The Historical Thesaurus of English (HTE) offers scholars unique materials for the study of the history of the English language. It includes almost the entire recorded vocabulary of English from Old English to the modern period, arranged in chronological order in a semantically-structured hierarchy. It resembles works like Roget's Thesaurus in that words are arranged according to their meanings rather than listed alphabetically. It differs, however, from any other thesaurus so far produced by listing obsolete words and obsolete meanings of current words as well as treating contemporary English comprehensively. It also has a new system of classification suited to a large body of historical material. The Thesaurus of Old English (TOE) supplements the data of the HTE and can be used as a discrete resource in the form of an online searchable database.

Primary Aims

The creation and use of thesauri is a long-established method of organizing words for the purpose of understanding the relationship between both closely-related words and those in the language as a whole. The creation of an English language historical thesaurus dates back to 1964 when Professor M.L. Samuels of Glasgow University announced an initiative to produce a comprehensive study of the English vocabulary. The raw data in this archive now consists of 650,000 slips representing material taken from the Oxford English Dictionary and its supplements, and Anglo-Saxon dictionaries. From the perspective of reviewing and illustrating technical methods, it is the development and refinement of the classification structure and the application of it to research which will be of interest to those involved with developing tools and techniques.

The thesaurus is significant to researchers working in a number of areas, including linguistics, stylistic studies, literary history, the history of ideas and cultural studies.
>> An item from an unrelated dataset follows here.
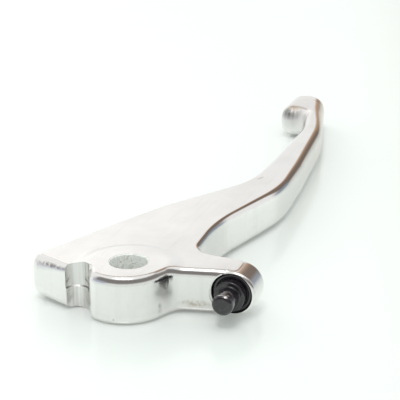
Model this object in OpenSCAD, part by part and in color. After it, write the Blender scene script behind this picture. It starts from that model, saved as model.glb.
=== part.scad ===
// Front brake lever of a motorcycle: one polished alloy casting with a pivot bore,
// a short arm that holds the black pusher for the master cylinder piston, and a long
// curved blade that ends in a rounded knob. The pivot axis is the Z axis, +Y runs
// from the pivot to the knob, and Z = 0 is the middle of the casting's thickness.

/* [Pivot boss] */
// Bore for the pivot bolt
pivot_bore_d = 10; // [6:0.5:12]
// Chamfer at each mouth of the bore
pivot_chamfer = 0.3; // [0.1:0.1:0.8]
// Radius of the casting's wall around the bore
boss_wall_r = 12.1; // [11:0.1:14]
// Diameter of each machined boss face
boss_face_d = 21.6; // [18:0.2:23]
// Height of each boss face above the casting's flat
boss_face_h = 0.6; // [0.3:0.1:1]
// Width of the slope around each boss face
boss_slope = 1; // [0.5:0.1:2]

/* [Casting] */
// Thickness of the casting between its two flats
body_t = 12; // [11:0.1:14]
// Edge rounding of the head and the short arm
head_edge_r = 1.5; // [0.8:0.1:2]
// Edge rounding at the outer tip of the head
tip_edge_r = 2.5; // [1.5:0.1:2.7]
// Edge rounding of the blade at mid length
blade_edge_r = 2.6; // [1.5:0.1:3]
// Edge rounding of the knob
knob_edge_r = 4.2; // [3:0.1:5]

/* [Head] */
// Distance of the end face from the pivot axis
end_face_dist = 11.1; // [10:0.1:12]
// Slope of the end face from the X axis
end_face_angle = -17.5; // [-20:0.5:-15]
// Distance of the front face from the pivot axis
front_face_dist = 24.9; // [22:0.1:26]
// Slope of the front face from the Y axis
front_face_angle = 22; // [20:0.5:24]
// Plan rounding of the corner between end face and front face
head_corner_r = 3.1; // [3:0.1:5]

/* [Groove] */
// Radius of the half-round groove in the end face
groove_r = 3.4; // [2:0.1:4]
// Place of the groove along the end face, from the pivot axis
groove_offset = 8.9; // [8:0.1:11]
// Depth of the groove's axis below the end face
groove_sink = 0.75; // [0:0.05:1.5]
// Direction of the groove's open side next to the boss, from the X axis
groove_mouth_angle = -64; // [-68:1:-60]

/* [Blade] */
// Distance from the pivot axis to the middle of the knob
reach = 183; // [160:1:200]
// Distance from the pivot axis to the shoulder where the lever narrows
shoulder_y = 46; // [42:0.5:50]
// Right edge of the lever above the short arm
waist_x = 12.2; // [11.5:0.1:14]
// Distance from the pivot axis to the start of the blade
blade_start = 74; // [70:0.5:80]
// Middle of the blade at its start, across the lever
blade_x = 15.4; // [13:0.1:17]
// Width of the blade at its start
blade_w = 13; // [11:0.1:15]
// Middle of the blade at its bend
bend_x = 15.1; // [13:0.1:16]
// Width of the blade at its bend
bend_w = 11.2; // [10:0.1:13]
// Middle of the blade at the neck of the knob
neck_x = 12.9; // [11:0.1:14]
// Width of the blade at the neck of the knob
neck_w = 8.1; // [7:0.1:10]

/* [Knob] */
// Width of the knob across the lever
knob_w = 14.6; // [13:0.2:18]
// Length of the knob along the lever
knob_len = 25; // [22:0.5:28]
// Root of the notch between knob and blade, across the lever
notch_x = 3.5; // [2:0.1:5]
// Plan rounding of the notch
notch_r = 4.4; // [3:0.1:5]

/* [Short arm and pusher] */
// Distance of the pusher axis from the pivot axis
pusher_x = 27; // [25:0.5:32]
// Place of the machined face around the pusher
pusher_face_y = 3.2; // [2.6:0.1:4]
// Width of the short arm
arm_w = 10; // [9:0.1:12]
// Wall around the pusher bore at its mouth
pusher_wall = 0.35; // [0.3:0.05:0.4]
// Offset of the rounded arm end from the pusher axis
arm_end_offset = 0.4; // [0.3:0.1:1]
// Diameter of the pusher bore
pusher_bore_d = 10.8; // [9.4:0.1:11]
// Depth of the pusher bore
pusher_bore_depth = 6; // [4:0.1:7]
// Diameter of the pusher's collar
collar_d = 8.2; // [7:0.1:8.6]
// Length of the pusher's collar beyond the machined face
collar_len = 2.2; // [1:0.1:4]
// Diameter of the pusher's nose
nose_d = 5.6; // [4.5:0.1:6]
// Length of the pusher's nose beyond the machined face
nose_len = 8.3; // [6:0.1:10]

/* [Hidden] */
$fn = 64;

round_steps = 5;      // facets across each edge rounding
arc_chord = 3;        // longest chord on the outline's arcs
arc_turn = 9;         // largest turn between outline points, in degrees
line_chord = 12;      // longest chord on the outline's straight runs
fit = 0.02;           // clearance around the pusher in its bore
cut = 1;              // how far cutters run past what they cut

boss_r = boss_face_d / 2;
boss_t = body_t + 2 * boss_face_h;
arm_far_y = pusher_face_y + arm_w;
arm_end_r = body_t / 2 - 0.05;
arm_end_x = pusher_x + arm_end_offset + 1.9;
pusher_mouth_r = pusher_bore_d / 2 + pusher_wall;
knob_near_y = reach - knob_len / 2;
knob_far_y = reach + knob_len / 2;
neck_y = knob_near_y - 25;
bend_y = blade_start + 0.38 * (neck_y - blade_start);

// Unit vectors along and out of the end face and the front face
end_dir = [cos(end_face_angle), sin(end_face_angle)];
end_out = [sin(end_face_angle), -cos(end_face_angle)];
front_dir = [sin(front_face_angle), cos(front_face_angle)];
front_out = [-cos(front_face_angle), sin(front_face_angle)];

function cross2(a, b) = a[0] * b[1] - a[1] * b[0];
function unit(v) = v / norm(v);

// Crossing of the line through p along u with the line through q along v
function crossing(p, u, q, v) = p + u * cross2(q - p, v) / cross2(u, v);

// Directions in which the wall around the bore starts and ends
boss_from = 249;
boss_to = 333;
boss_mid = (boss_from + boss_to) / 2;
boss_corner = boss_wall_r / cos((boss_to - boss_from) / 2);

// Places on the end face and the front face
end_foot = end_out * end_face_dist;
front_foot = front_out * front_face_dist;
tip = crossing(end_foot, end_dir, front_foot, front_dir);
shoulder = crossing([0, shoulder_y], [1, 0], front_foot, front_dir);

// Axis of the groove, and the open side of its mouth, which runs out to a rounded lip on the boss
groove_at = end_foot - end_out * groove_sink - end_dir * groove_offset;
mouth_dir = [cos(groove_mouth_angle), sin(groove_mouth_angle)];
mouth_root = groove_at + 0.94 * groove_r * [-mouth_dir[1], mouth_dir[0]];
groove_lip = crossing(mouth_root, mouth_dir,
    boss_wall_r * [cos(boss_from), sin(boss_from)], [-sin(boss_from), cos(boss_from)]);

// Outline corners anticlockwise from the head's tip: [place, plan radius]
corners = [
    [tip, head_corner_r],
    [end_foot - end_dir * (groove_offset + 0.3), 2],
    [mouth_root, 1.5],
    [groove_lip, 2.5],
    [boss_corner * [cos(boss_mid), sin(boss_mid)], boss_wall_r],
    [[boss_wall_r + 0.3, 0.6], 5],
    [[pusher_x - 5, pusher_face_y - 0.7], 14],
    [[arm_end_x, pusher_face_y + 0.4], 2.2],
    [[arm_end_x, arm_far_y - 0.4], 4],
    [[waist_x + 1.3, arm_far_y + 1.3], 6],
    [[waist_x, arm_far_y + 24], 60],
    [[blade_x + blade_w / 2, blade_start], 34],
    [[bend_x + bend_w / 2, bend_y], 80],
    [[neck_x + neck_w / 2, neck_y], 110],
    [[knob_w / 2 - 0.4, knob_far_y - 3], 9],
    [[1, knob_far_y + 1.4], 7],
    [[0.3 - knob_w / 2, knob_far_y - 1.4], 6],
    [[0.9 - knob_w / 2, knob_near_y - 1.5], 4.8],
    [[notch_x, knob_near_y + 0.2], notch_r],
    [[neck_x - neck_w / 2, neck_y], 60],
    [[bend_x - bend_w / 2, bend_y], 60],
    [[blade_x - blade_w / 2, blade_start + 3], 30],
    [shoulder, 30]
];

count = len(corners);
function corner(i) = corners[(i + count) % count];

// Points of one rounded corner, each [x, y, x of normal, y of normal]
function corner_arc(i) =
    let (
        p = corner(i)[0],
        r = corner(i)[1],
        back = unit(corner(i - 1)[0] - p),
        ahead = unit(corner(i + 1)[0] - p),
        turn = 180 - acos(back * ahead),
        side = sign(cross2(ahead, back)),
        start = p + back * r * tan(turn / 2),
        inward = side * [back[1], -back[0]],
        centre = start + r * inward,
        n = max(2, ceil(turn / arc_turn), ceil(r * turn * PI / 180 / arc_chord)),
        from = atan2(-inward[1], -inward[0])
    )
    [for (k = [0:n])
        let (a = from + side * turn * k / n, out = [cos(a), sin(a)])
        [centre[0] + r * out[0], centre[1] + r * out[1], side * out[0], side * out[1]]];

rounded = [for (i = [0:count - 1]) each corner_arc(i)];

// The straight runs are divided so that the edge rounding can change along them
outline = [for (i = [0:len(rounded) - 1])
    let (a = rounded[i], b = rounded[(i + 1) % len(rounded)],
        n = ceil(norm([b[0] - a[0], b[1] - a[1]]) / line_chord))
    each [for (k = [0:n - 1]) a + (b - a) * k / n]];

// Edge rounding at each place along the lever
function edge_r(p) = lookup(p[1], [
        [blade_start - 30, head_edge_r],
        [bend_y, blade_edge_r],
        [neck_y + 11, blade_edge_r + 0.4],
        [knob_near_y + 3, knob_edge_r]])
    + lookup(p[0], [
        [tip[0] + 4, tip_edge_r - head_edge_r],
        [tip[0] + 11, 0]]);

// One ring of the casting's skin at an angle up the edge rounding, on the side dir
function ring(dir, angle, past = 0) = [for (p = outline)
    let (e = edge_r(p), inset = e * (1 - cos(angle)))
    [p[0] - p[2] * inset, p[1] - p[3] * inset, dir * (body_t / 2 - e + e * sin(angle) + past)]];

// Closed skin through a stack of rings, with flat ends
module skin(rings) {
    n = len(rings[0]);
    m = len(rings);
    polyhedron(
        points = [for (r = rings) each r],
        faces = [
            [for (i = [0:n - 1]) i],
            [for (i = [0:n - 1]) n * m - 1 - i],
            for (k = [0:m - 2], i = [0:n - 1])
                let (a = n * k + i, b = n * k + (i + 1) % n)
                each [[a, a + n, b], [b, a + n, b + n]]
        ],
        convexity = 6);
}

// The skin runs past both flats and the slab trims it to the casting's thickness
module casting() {
    angles = [for (k = [0:round_steps]) 90 * k / round_steps];
    intersection() {
        skin([
            ring(-1, 90, cut),
            for (k = [0:round_steps]) ring(-1, angles[round_steps - k]),
            for (k = [0:round_steps]) ring(1, angles[k]),
            ring(1, 90, cut)
        ]);
        cube([4 * reach, 4 * reach, body_t], center = true);
    }
}

// Both raised boss faces in one turned piece
module boss() {
    rotate_extrude()
        polygon([
            [0, -boss_t / 2],
            [boss_r - boss_slope, -boss_t / 2],
            [boss_r, -body_t / 2 + 0.2],
            [boss_r, body_t / 2 - 0.2],
            [boss_r - boss_slope, boss_t / 2],
            [0, boss_t / 2]
        ]);
}

// Moves a piece drawn along +Z so that it runs from the pusher's face into the arm
module at_pusher() {
    translate([pusher_x, pusher_face_y, 0])
    rotate([-90, 0, 0])
        children();
}

// Half-round end of the arm, turned about the pusher's direction
module arm_end() {
    len = arm_w - 0.3;
    near = 0.9;
    far = 2.2;
    translate([arm_end_offset, 0, 0])
    at_pusher()
    rotate_extrude()
        polygon([
            [0, 0],
            for (a = [0:18:90]) [arm_end_r - near * (1 - sin(a)), near * (1 - cos(a))],
            for (a = [0:18:90]) [arm_end_r - far * (1 - cos(a)), len - far * (1 - sin(a))],
            [0, len]
        ]);
}

module groove() {
    translate(groove_at)
        cylinder(r = groove_r, h = body_t + 2 * cut, center = true);
}

// Bore for the pivot bolt, chamfered at both mouths
module pivot_bore() {
    cylinder(d = pivot_bore_d, h = boss_t + 2 * cut, center = true);
    for (side = [0, 180])
        rotate([side, 0, 0])
        translate([0, 0, boss_t / 2 - pivot_chamfer])
            cylinder(d1 = pivot_bore_d, d2 = pivot_bore_d + 4 * pivot_chamfer, h = 2 * pivot_chamfer);
}

// Spot face in front of the pusher boss, with the blind bore behind it
module pusher_bore() {
    at_pusher() {
        translate([0, 0, -3])
            cylinder(r = pusher_mouth_r + 0.1, h = 3);
        translate([0, 0, -cut])
            cylinder(d = pusher_bore_d, h = pusher_bore_depth + cut);
    }
}

module lever() {
    color("silver")
    difference() {
        union() {
            casting();
            boss();
            arm_end();
        }
        pivot_bore();
        groove();
        pusher_bore();
    }
}

// Black stepped pusher: base in the bore, collar, and a nose with a rounded end
module pusher() {
    base_d = pusher_bore_d - 2 * fit;
    edge = 0.35;
    dome = 1.1;
    nose_r = nose_d / 2;
    color("black")
    at_pusher()
    rotate_extrude()
        polygon([
            [0, pusher_bore_depth],
            [base_d / 2, pusher_bore_depth],
            [base_d / 2, 0.8],
            [base_d / 2 - 0.3, 0.5],
            [collar_d / 2, 0.5],
            [collar_d / 2, edge - collar_len],
            [collar_d / 2 - edge, -collar_len],
            [nose_r, -collar_len],
            for (a = [0:15:90])
                [nose_r - dome * (1 - cos(a)), dome - nose_len - dome * sin(a)],
            [0, -nose_len]
        ]);
}

lever();
pusher();
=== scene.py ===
# Front brake lever of a motorcycle on a pale table: a polished casting and its black pusher.
# All sizes are millimetres, as in the CAD model, and MM turns them into metres. Directions are
# the CAD model's: Z along the pivot bore, +Y towards the knob and +X towards the pusher's arm.
import math

import bmesh
import bpy
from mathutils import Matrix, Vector
from mathutils.geometry import delaunay_2d_cdt


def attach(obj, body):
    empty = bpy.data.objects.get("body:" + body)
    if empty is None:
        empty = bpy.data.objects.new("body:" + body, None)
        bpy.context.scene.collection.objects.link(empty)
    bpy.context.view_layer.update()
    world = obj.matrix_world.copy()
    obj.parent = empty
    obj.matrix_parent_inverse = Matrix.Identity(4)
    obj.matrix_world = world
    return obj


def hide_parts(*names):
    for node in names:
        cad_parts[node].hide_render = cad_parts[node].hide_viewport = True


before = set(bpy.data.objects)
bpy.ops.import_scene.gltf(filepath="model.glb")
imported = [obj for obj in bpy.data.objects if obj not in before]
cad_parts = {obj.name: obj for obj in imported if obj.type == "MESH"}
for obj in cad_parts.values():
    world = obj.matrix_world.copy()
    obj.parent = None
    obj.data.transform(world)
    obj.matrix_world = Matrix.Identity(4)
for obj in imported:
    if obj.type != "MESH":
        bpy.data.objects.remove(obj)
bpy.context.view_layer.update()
scene = bpy.context.scene

MM = 0.001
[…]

It offers scholars unique material that will help them determine not only the range and meaning of words that were available to writers at different periods throughout English history, but also, in a less specific but enormously valuable way, how the prominence and significance of different ideas have waxed or waned or remained consistent, from the period of usage defined as Old English (c.700 – 1100 A.D.) through to the present day. With dates associated with particular word forms and words related by semantic groups, the number of words that relate to any particular object or idea becomes a significant figure in itself, denoting as it does more or less societal and literary focus on that concept.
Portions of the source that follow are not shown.